# EXERCISE DETAILS
Extract each line of the data and write it out again exactly.

# COLLECTED MATERIAL
**********

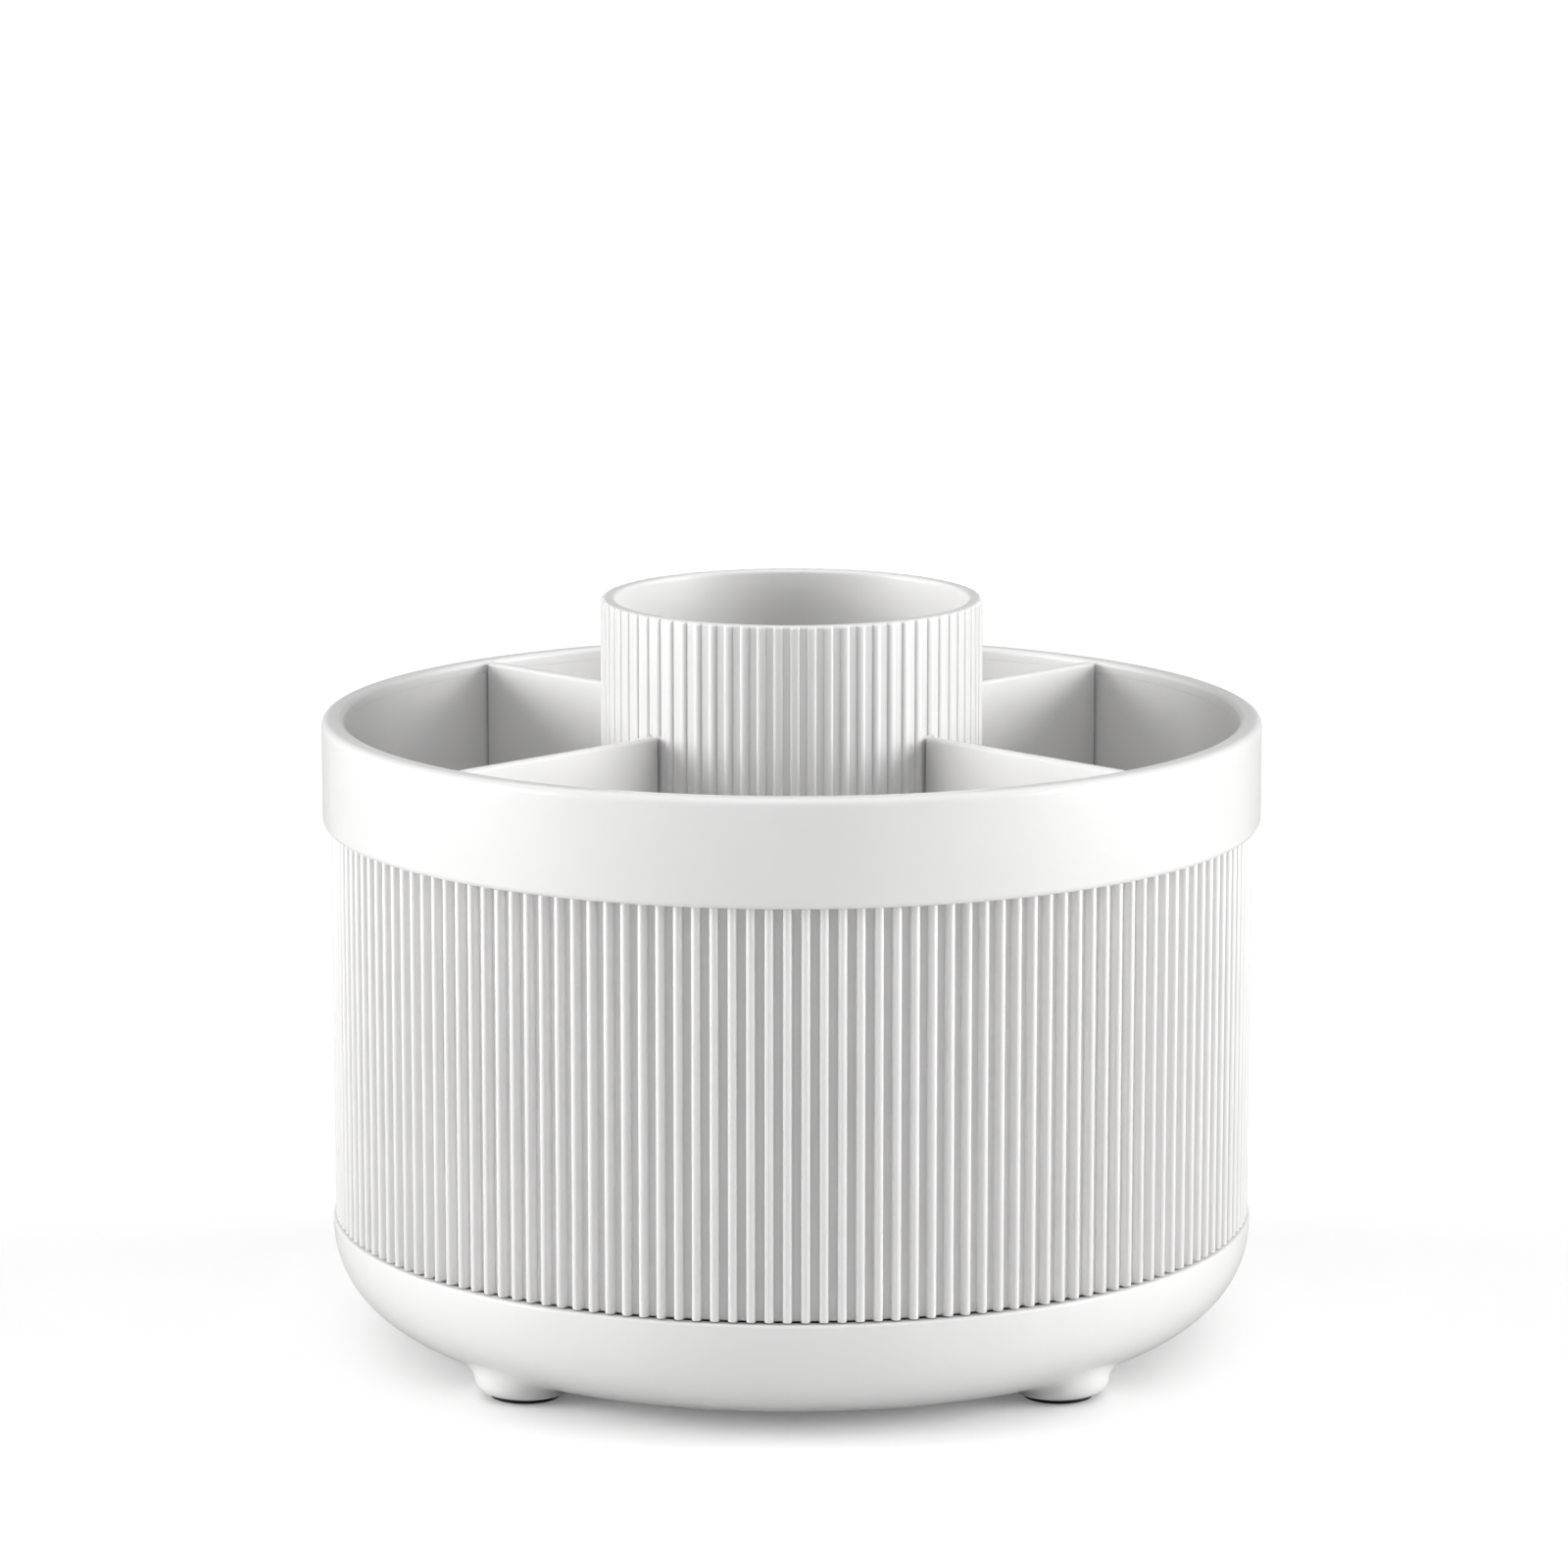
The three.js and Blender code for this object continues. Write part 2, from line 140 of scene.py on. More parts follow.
def spun(name, profile, angles, bump=None):
    """A closed solid of revolution. profile goes out, up and back as (r, z), or as (wall r, tip r, z) with
    ribs, where bump is 0 on the wall and 1 on a rib's tip at each angle. A profile that starts and ends on
    the axis is capped there."""
    angles = np.asarray(angles)
    bump = np.zeros(len(angles)) if bump is None else np.asarray(bump)
    verts, rings = [], []
    for row in profile:
        wall, tip, z = row if len(row) == 3 else (row[0], row[0], row[1])
        if wall <= ON_AXIS:
            rings.append([len(verts)])
            verts.append((0, 0, z))
            continue
        radius = wall + (tip - wall) * bump
        rings.append(list(range(len(verts), len(verts) + len(angles))))
        verts += list(zip(radius * np.cos(angles), radius * np.sin(angles), np.full(len(angles), z)))
    pairs = list(zip(rings, rings[1:]))
    if len(rings[0]) > 1:
        pairs.append((rings[-1], rings[0]))
    faces = []
    count = len(angles)
    for a, b in pairs:
        for j in range(count):
            k = (j + 1) % count
            if len(a) == 1:
                faces.append((a[0], b[k], b[j]))
            elif len(b) == 1:
                faces.append((a[j], a[k], b[0]))
            else:
                faces.append((a[j], a[k], b[k], b[j]))
    return mesh_object(name, verts, faces)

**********

# ANSWER TO THIS PROBLEM
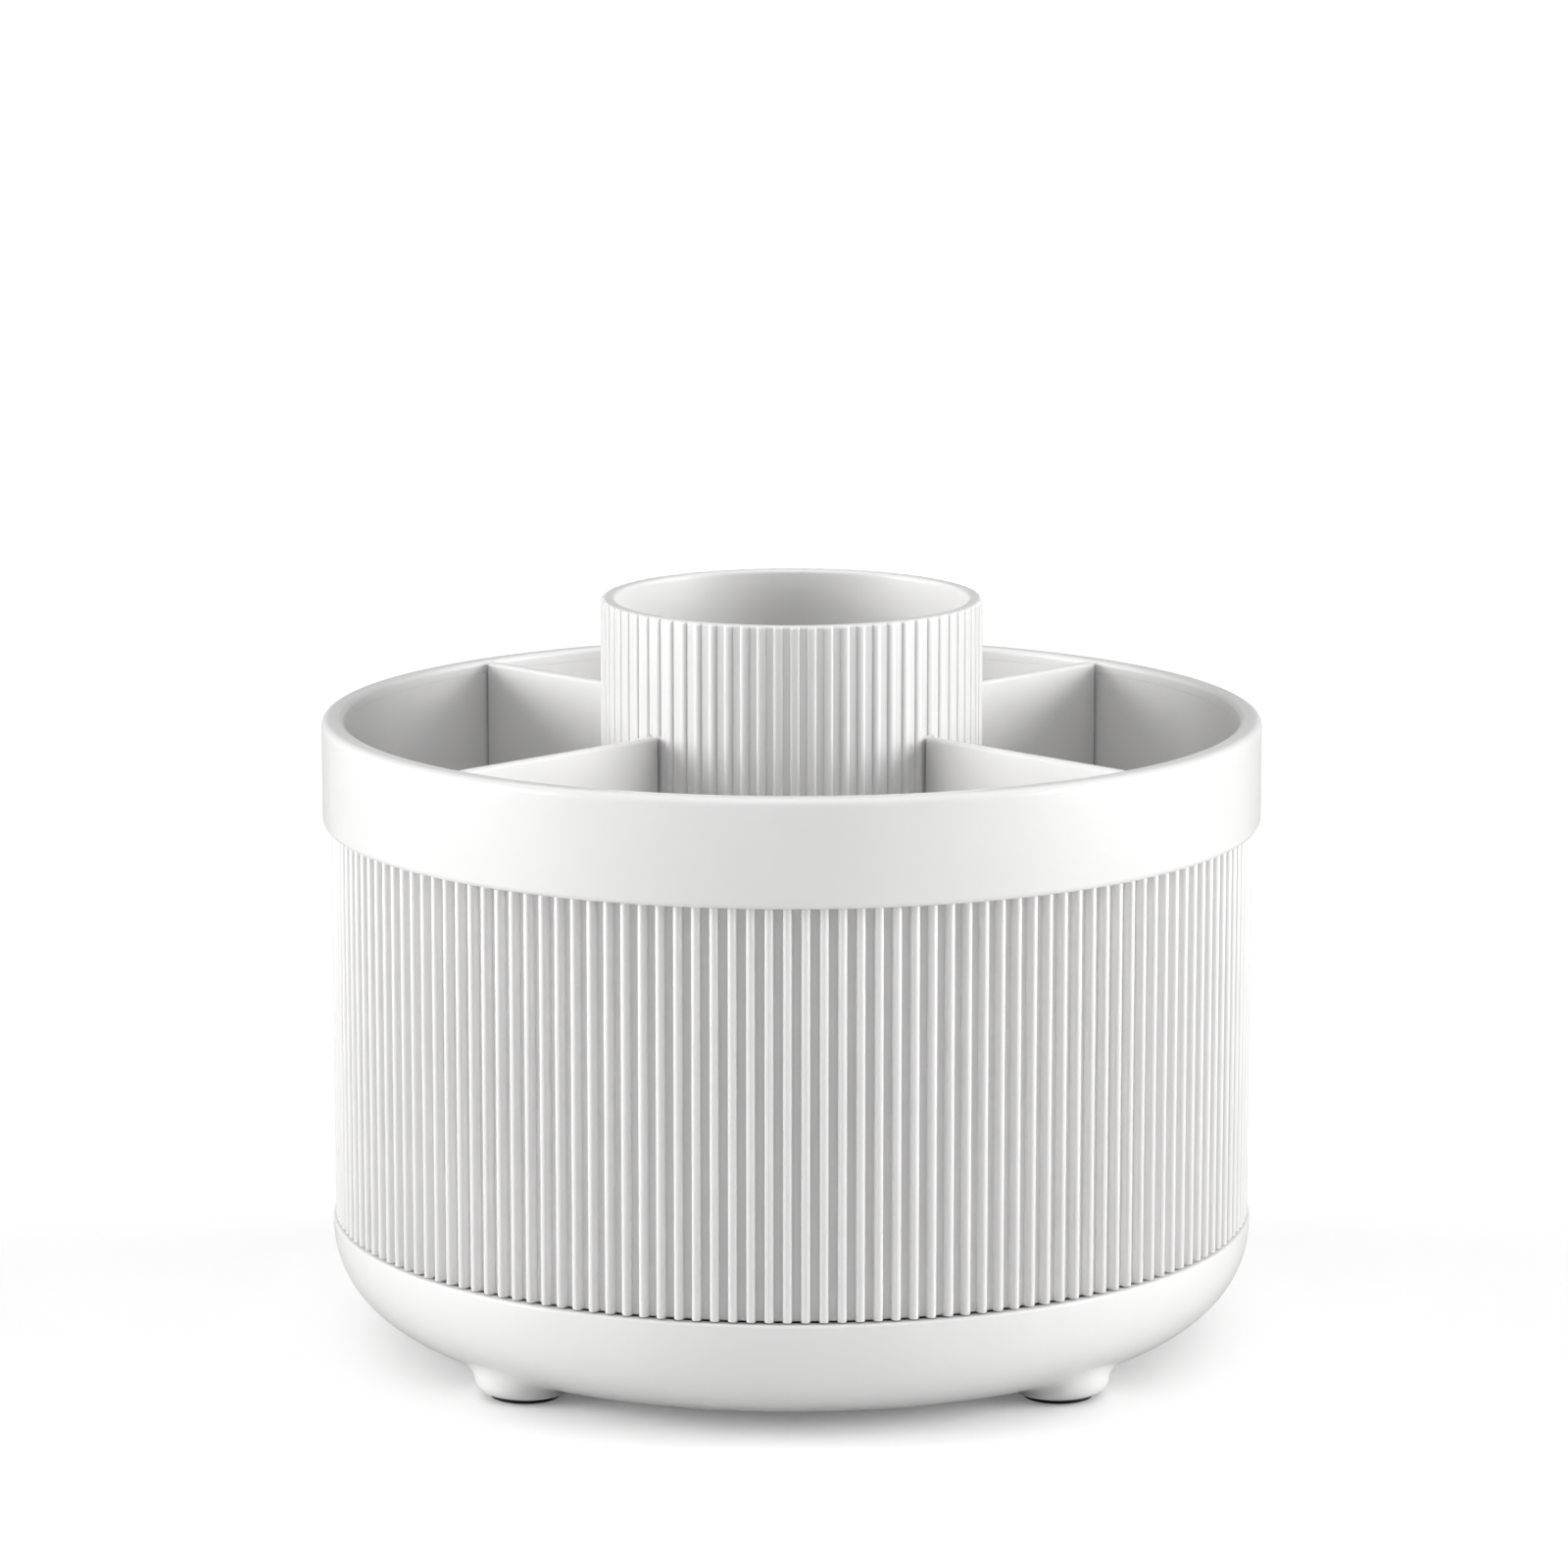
The three.js and Blender code for this object continues. Write part 2, from line 140 of scene.py on. More parts follow.
def spun(name, profile, angles, bump=None):
    """A closed solid of revolution. profile goes out, up and back as (r, z), or as (wall r, tip r, z) with
    ribs, where bump is 0 on the wall and 1 on a rib's tip at each angle. A profile that starts and ends on
    the axis is capped there."""
    angles = np.asarray(angles)
    bump = np.zeros(len(angles)) if bump is None else np.asarray(bump)
    verts, rings = [], []
    for row in profile:
        wall, tip, z = row if len(row) == 3 else (row[0], row[0], row[1])
        if wall <= ON_AXIS:
            rings.append([len(verts)])
            verts.append((0, 0, z))
            continue
        radius = wall + (tip - wall) * bump
        rings.append(list(range(len(verts), len(verts) + len(angles))))
        verts += list(zip(radius * np.cos(angles), radius * np.sin(angles), np.full(len(angles), z)))
    pairs = list(zip(rings, rings[1:]))
    if len(rings[0]) > 1:
        pairs.append((rings[-1], rings[0]))
    faces = []
    count = len(angles)
    for a, b in pairs:
        for j in range(count):
            k = (j + 1) % count
            if len(a) == 1:
                faces.append((a[0], b[k], b[j]))
            elif len(b) == 1:
                faces.append((a[j], a[k], b[0]))
            else:
                faces.append((a[j], a[k], b[k], b[j]))
    return mesh_object(name, verts, faces)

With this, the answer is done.